** start of PROVIDED MATERIAL **
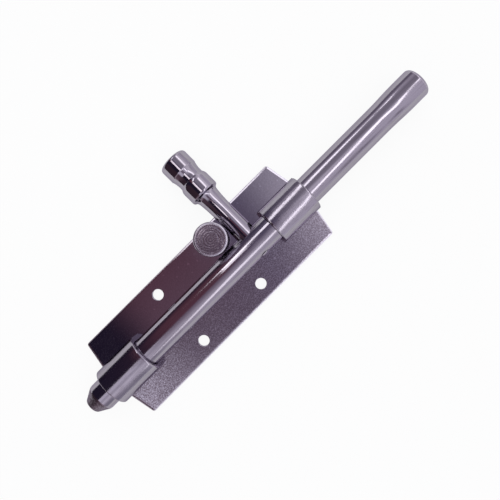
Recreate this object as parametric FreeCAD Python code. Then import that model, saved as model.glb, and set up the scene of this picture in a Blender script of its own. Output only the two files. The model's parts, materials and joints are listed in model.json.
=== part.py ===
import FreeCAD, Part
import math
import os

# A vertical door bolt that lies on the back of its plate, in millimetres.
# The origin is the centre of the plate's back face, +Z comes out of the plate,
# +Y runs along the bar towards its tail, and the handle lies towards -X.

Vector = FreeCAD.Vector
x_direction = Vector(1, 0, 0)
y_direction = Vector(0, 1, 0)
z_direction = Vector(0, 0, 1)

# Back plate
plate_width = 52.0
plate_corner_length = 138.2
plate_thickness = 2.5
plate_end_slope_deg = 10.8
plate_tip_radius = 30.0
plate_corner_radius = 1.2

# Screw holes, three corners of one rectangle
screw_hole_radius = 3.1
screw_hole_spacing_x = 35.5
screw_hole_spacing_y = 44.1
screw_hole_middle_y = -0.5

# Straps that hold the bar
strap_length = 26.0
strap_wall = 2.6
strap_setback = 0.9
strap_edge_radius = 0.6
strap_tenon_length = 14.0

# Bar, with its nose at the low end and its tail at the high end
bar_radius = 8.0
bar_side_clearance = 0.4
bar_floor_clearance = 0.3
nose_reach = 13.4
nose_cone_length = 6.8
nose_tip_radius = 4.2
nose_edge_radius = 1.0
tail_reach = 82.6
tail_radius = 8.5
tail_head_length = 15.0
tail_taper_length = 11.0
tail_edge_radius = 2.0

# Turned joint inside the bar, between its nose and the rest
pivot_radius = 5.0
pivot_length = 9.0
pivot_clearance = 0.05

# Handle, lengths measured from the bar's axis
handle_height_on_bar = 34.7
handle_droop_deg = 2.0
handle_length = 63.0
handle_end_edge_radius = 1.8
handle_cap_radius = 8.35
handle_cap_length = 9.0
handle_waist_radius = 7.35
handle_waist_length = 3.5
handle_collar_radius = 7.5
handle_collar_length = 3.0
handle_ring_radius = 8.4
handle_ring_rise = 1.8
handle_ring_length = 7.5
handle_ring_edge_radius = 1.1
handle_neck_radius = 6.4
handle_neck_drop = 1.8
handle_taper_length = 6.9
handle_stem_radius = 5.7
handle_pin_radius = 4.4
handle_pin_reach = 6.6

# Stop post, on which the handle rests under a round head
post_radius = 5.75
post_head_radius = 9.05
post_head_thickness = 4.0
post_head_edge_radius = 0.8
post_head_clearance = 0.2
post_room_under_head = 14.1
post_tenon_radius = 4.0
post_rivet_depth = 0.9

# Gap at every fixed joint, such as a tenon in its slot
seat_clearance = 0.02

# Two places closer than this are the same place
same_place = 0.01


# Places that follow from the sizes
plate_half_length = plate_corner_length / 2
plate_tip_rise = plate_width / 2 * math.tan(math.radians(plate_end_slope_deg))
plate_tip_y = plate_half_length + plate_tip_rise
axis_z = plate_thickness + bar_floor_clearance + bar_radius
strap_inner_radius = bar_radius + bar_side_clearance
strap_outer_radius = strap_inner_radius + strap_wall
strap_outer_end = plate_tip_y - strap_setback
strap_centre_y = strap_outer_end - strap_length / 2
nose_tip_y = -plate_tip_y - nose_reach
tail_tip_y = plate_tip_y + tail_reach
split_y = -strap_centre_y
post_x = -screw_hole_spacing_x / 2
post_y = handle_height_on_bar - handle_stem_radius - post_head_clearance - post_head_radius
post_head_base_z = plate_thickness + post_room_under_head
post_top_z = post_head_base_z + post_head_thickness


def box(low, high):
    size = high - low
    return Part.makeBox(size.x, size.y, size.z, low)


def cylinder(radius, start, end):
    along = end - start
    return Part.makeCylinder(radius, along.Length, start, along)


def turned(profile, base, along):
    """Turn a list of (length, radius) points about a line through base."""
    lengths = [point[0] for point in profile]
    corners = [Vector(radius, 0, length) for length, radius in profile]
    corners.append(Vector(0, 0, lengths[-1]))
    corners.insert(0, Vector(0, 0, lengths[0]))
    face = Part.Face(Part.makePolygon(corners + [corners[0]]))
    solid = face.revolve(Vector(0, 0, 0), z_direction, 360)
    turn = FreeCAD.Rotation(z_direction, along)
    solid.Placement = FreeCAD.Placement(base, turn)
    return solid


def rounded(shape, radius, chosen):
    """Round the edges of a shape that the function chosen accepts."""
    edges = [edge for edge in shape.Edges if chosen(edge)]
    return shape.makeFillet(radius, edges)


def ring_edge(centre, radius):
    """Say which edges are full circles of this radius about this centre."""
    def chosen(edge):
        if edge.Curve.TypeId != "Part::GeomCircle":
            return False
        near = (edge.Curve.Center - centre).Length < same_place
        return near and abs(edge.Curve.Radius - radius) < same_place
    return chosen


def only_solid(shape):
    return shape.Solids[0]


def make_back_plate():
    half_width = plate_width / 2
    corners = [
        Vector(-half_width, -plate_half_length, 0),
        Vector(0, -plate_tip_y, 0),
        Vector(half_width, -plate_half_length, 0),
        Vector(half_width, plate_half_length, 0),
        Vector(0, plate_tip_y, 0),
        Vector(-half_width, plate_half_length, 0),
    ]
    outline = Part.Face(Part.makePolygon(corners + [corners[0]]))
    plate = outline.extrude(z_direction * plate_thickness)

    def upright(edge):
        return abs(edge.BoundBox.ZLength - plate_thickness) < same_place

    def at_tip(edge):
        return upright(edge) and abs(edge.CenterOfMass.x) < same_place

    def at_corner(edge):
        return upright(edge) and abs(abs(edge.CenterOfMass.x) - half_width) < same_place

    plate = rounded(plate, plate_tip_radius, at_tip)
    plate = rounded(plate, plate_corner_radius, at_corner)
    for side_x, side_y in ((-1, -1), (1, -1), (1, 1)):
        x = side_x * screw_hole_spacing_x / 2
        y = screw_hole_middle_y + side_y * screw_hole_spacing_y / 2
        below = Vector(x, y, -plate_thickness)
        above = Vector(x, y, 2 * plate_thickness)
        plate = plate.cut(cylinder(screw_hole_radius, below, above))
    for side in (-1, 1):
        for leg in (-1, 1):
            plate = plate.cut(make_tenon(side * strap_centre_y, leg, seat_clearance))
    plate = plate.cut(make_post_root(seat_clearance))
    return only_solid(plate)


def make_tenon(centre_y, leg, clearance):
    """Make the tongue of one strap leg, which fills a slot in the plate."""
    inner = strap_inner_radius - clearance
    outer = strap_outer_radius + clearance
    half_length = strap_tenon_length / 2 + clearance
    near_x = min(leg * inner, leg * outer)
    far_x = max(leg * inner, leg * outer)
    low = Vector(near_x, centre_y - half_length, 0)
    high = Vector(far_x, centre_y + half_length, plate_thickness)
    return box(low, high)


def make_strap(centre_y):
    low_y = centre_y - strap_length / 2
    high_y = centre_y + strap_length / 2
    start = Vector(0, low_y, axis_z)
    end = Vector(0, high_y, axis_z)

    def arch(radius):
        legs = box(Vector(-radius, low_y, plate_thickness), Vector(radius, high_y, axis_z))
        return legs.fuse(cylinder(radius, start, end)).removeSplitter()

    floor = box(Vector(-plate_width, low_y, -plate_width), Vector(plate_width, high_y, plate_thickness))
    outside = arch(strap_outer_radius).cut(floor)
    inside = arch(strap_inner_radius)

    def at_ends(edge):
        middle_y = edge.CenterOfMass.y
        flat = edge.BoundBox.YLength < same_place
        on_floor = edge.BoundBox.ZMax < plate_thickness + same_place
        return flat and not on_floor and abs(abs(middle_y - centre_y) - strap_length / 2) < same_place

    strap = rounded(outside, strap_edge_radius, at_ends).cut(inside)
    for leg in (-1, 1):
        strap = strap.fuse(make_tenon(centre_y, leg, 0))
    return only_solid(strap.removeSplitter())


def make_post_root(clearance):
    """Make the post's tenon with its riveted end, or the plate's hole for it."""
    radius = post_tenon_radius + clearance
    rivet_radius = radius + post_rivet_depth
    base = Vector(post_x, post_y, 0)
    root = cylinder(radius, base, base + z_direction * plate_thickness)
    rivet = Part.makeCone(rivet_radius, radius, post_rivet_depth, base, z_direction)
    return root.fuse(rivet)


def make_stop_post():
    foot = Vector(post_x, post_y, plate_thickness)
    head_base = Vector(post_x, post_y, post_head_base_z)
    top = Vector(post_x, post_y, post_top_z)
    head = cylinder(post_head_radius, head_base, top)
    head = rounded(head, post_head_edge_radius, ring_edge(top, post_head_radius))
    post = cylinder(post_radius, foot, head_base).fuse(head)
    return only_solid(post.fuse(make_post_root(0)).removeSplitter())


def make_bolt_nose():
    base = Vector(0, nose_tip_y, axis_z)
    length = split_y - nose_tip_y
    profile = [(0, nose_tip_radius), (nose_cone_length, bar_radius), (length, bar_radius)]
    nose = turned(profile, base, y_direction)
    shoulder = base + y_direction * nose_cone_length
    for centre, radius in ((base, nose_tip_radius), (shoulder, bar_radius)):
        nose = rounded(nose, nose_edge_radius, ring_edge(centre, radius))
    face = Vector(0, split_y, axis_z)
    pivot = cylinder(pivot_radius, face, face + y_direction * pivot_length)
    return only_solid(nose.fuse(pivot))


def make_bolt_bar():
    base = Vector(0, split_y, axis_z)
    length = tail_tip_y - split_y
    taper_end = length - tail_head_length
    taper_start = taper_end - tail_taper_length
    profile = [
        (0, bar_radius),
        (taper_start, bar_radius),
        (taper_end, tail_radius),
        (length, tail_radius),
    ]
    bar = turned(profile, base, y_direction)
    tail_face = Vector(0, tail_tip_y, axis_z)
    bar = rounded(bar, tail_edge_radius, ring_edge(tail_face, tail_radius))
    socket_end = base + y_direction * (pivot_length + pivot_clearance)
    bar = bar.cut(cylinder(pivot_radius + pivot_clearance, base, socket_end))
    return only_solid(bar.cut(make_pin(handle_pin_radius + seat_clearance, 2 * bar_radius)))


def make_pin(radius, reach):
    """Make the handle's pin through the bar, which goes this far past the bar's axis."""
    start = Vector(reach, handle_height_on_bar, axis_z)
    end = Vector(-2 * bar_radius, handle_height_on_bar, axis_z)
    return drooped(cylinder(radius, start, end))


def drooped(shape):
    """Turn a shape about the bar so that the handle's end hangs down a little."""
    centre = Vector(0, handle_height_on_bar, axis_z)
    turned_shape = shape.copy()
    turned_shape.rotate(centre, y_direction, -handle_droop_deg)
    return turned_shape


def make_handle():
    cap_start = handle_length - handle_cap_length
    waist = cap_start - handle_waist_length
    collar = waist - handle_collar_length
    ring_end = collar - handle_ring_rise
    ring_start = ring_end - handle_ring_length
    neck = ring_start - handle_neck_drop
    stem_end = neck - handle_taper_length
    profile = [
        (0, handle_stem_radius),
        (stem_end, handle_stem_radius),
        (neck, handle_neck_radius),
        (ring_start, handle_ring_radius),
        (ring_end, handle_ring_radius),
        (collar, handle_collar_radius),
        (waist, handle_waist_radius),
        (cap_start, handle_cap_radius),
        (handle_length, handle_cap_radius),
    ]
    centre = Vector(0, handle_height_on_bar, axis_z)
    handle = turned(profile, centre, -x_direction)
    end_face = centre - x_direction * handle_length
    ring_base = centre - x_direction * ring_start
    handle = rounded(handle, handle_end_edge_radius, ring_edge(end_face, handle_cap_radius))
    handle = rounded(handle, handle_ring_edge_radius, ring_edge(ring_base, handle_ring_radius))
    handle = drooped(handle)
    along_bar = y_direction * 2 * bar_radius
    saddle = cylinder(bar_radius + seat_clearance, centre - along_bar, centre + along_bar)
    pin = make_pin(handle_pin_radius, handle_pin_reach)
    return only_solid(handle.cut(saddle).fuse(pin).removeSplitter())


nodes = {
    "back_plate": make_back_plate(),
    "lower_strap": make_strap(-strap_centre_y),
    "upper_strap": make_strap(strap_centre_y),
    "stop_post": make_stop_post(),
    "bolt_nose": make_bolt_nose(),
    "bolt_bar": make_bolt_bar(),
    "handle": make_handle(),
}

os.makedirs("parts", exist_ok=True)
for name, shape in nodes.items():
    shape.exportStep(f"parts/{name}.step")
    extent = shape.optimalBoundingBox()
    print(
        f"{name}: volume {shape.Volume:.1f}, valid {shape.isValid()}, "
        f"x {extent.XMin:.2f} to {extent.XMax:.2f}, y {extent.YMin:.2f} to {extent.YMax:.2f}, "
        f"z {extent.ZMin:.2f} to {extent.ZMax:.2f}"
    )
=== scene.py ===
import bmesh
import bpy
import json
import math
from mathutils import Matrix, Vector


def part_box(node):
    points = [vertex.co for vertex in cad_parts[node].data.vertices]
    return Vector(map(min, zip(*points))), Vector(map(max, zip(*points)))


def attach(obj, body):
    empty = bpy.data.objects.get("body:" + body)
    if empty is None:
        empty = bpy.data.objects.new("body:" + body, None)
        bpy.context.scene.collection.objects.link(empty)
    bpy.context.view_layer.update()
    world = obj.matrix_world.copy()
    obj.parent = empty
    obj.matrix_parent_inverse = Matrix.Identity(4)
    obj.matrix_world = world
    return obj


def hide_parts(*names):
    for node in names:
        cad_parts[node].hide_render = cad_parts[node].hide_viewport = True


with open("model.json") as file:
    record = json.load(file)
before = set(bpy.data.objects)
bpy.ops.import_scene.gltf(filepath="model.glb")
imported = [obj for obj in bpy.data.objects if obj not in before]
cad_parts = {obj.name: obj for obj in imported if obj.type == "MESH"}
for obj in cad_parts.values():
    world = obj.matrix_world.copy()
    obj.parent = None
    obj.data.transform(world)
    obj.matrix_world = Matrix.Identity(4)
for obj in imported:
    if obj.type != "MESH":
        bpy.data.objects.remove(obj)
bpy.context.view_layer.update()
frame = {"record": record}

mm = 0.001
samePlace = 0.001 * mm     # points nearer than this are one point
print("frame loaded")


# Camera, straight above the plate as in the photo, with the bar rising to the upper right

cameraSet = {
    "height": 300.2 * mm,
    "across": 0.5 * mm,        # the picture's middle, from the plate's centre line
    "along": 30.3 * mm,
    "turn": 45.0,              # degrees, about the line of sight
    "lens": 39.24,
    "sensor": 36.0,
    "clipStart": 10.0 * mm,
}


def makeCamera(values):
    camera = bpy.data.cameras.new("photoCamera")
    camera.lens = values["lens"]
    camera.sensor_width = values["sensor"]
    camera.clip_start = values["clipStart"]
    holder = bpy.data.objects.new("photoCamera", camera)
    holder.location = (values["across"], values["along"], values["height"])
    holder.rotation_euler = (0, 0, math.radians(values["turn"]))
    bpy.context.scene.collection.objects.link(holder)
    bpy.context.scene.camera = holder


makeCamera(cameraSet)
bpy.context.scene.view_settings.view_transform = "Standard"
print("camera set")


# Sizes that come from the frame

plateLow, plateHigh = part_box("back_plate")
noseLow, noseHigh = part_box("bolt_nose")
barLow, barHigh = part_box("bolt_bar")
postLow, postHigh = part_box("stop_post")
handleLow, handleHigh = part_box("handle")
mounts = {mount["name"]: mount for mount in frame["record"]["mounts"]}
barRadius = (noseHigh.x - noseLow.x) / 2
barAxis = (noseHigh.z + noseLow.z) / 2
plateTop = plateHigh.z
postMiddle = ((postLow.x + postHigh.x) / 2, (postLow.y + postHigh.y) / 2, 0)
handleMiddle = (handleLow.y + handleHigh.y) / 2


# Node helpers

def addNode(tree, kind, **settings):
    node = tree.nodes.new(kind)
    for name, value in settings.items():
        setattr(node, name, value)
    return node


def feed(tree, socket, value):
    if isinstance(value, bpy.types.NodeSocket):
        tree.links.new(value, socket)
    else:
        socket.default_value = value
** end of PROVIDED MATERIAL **
» **THE TASK**
Return nothing but the lines running from the line with "ring_base = centre" through the line with "record = json.load(file)", exactly as they appear.

» **SOLUTION FOR THIS EXERCISE**
    ring_base = centre - x_direction * ring_start
    handle = rounded(handle, handle_end_edge_radius, ring_edge(end_face, handle_cap_radius))
    handle = rounded(handle, handle_ring_edge_radius, ring_edge(ring_base, handle_ring_radius))
    handle = drooped(handle)
    along_bar = y_direction * 2 * bar_radius
    saddle = cylinder(bar_radius + seat_clearance, centre - along_bar, centre + along_bar)
    pin = make_pin(handle_pin_radius, handle_pin_reach)
    return only_solid(handle.cut(saddle).fuse(pin).removeSplitter())


nodes = {
    "back_plate": make_back_plate(),
    "lower_strap": make_strap(-strap_centre_y),
    "upper_strap": make_strap(strap_centre_y),
    "stop_post": make_stop_post(),
    "bolt_nose": make_bolt_nose(),
    "bolt_bar": make_bolt_bar(),
    "handle": make_handle(),
}

os.makedirs("parts", exist_ok=True)
for name, shape in nodes.items():
    shape.exportStep(f"parts/{name}.step")
    extent = shape.optimalBoundingBox()
    print(
        f"{name}: volume {shape.Volume:.1f}, valid {shape.isValid()}, "
        f"x {extent.XMin:.2f} to {extent.XMax:.2f}, y {extent.YMin:.2f} to {extent.YMax:.2f}, "
        f"z {extent.ZMin:.2f} to {extent.ZMax:.2f}"
    )
=== scene.py ===
import bmesh
import bpy
import json
import math
from mathutils import Matrix, Vector


def part_box(node):
    points = [vertex.co for vertex in cad_parts[node].data.vertices]
    return Vector(map(min, zip(*points))), Vector(map(max, zip(*points)))


def attach(obj, body):
    empty = bpy.data.objects.get("body:" + body)
    if empty is None:
        empty = bpy.data.objects.new("body:" + body, None)
        bpy.context.scene.collection.objects.link(empty)
    bpy.context.view_layer.update()
    world = obj.matrix_world.copy()
    obj.parent = empty
    obj.matrix_parent_inverse = Matrix.Identity(4)
    obj.matrix_world = world
    return obj


def hide_parts(*names):
    for node in names:
        cad_parts[node].hide_render = cad_parts[node].hide_viewport = True


with open("model.json") as file:
    record = json.load(file)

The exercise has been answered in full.